A light lunch of pasta and a glass of wine is around €10 per person. Reservations 0427 76376.
Via Dante Alighieri 3, Barcis
Orlando Bortolami, owner and Executive Chef at Mediterraneo, knows the value of only working with the freshest, in-season ingredients. Though the menu features pastas, meats, and fish, the real specialty of Mediterraneo is their flat bread pizzas. Pictured is a normale, with half and half of two different pizzas that came highly recommended from our server. On the left is a flatbread with smoked cheese and pancetta and topped with some tomatoes. We could really taste the smokiness and this was my favorite. On the right is a flatbread with buffalo mozzarella, proscuitto, and a special spicy sauce from the south of Italy. In the north of Italy where we live, spices aren’t really to be found and the this pizza with a kick was definitely a pleasant surprise. One normale was plenty for both Tim and I to share. Delicioso! We will definitely be frequenting Mediterraneo.
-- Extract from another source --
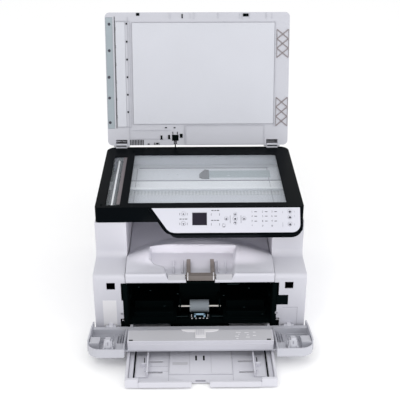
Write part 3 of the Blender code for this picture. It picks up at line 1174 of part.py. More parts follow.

A normale is around €20 and is plenty to serve two people.
Open Tuesday – Sunday from 7pm. Via Pordenone, 7, Tamai Brugnera
Agriturismo Al Mulino Del Conte
If you haven’t eaten at an agriturismo while in Italy, you’re really missing out. The food is always locally sourced or comes right from the farm and the menu changes with what is in season. Agristurismo Al Mulino Del Conte is an excellent choice to stop by when touring around the region. And the agriturismo’s location near San Daniele di Friuli means you can expect to find Friuli’s famous proscuitto on the menu.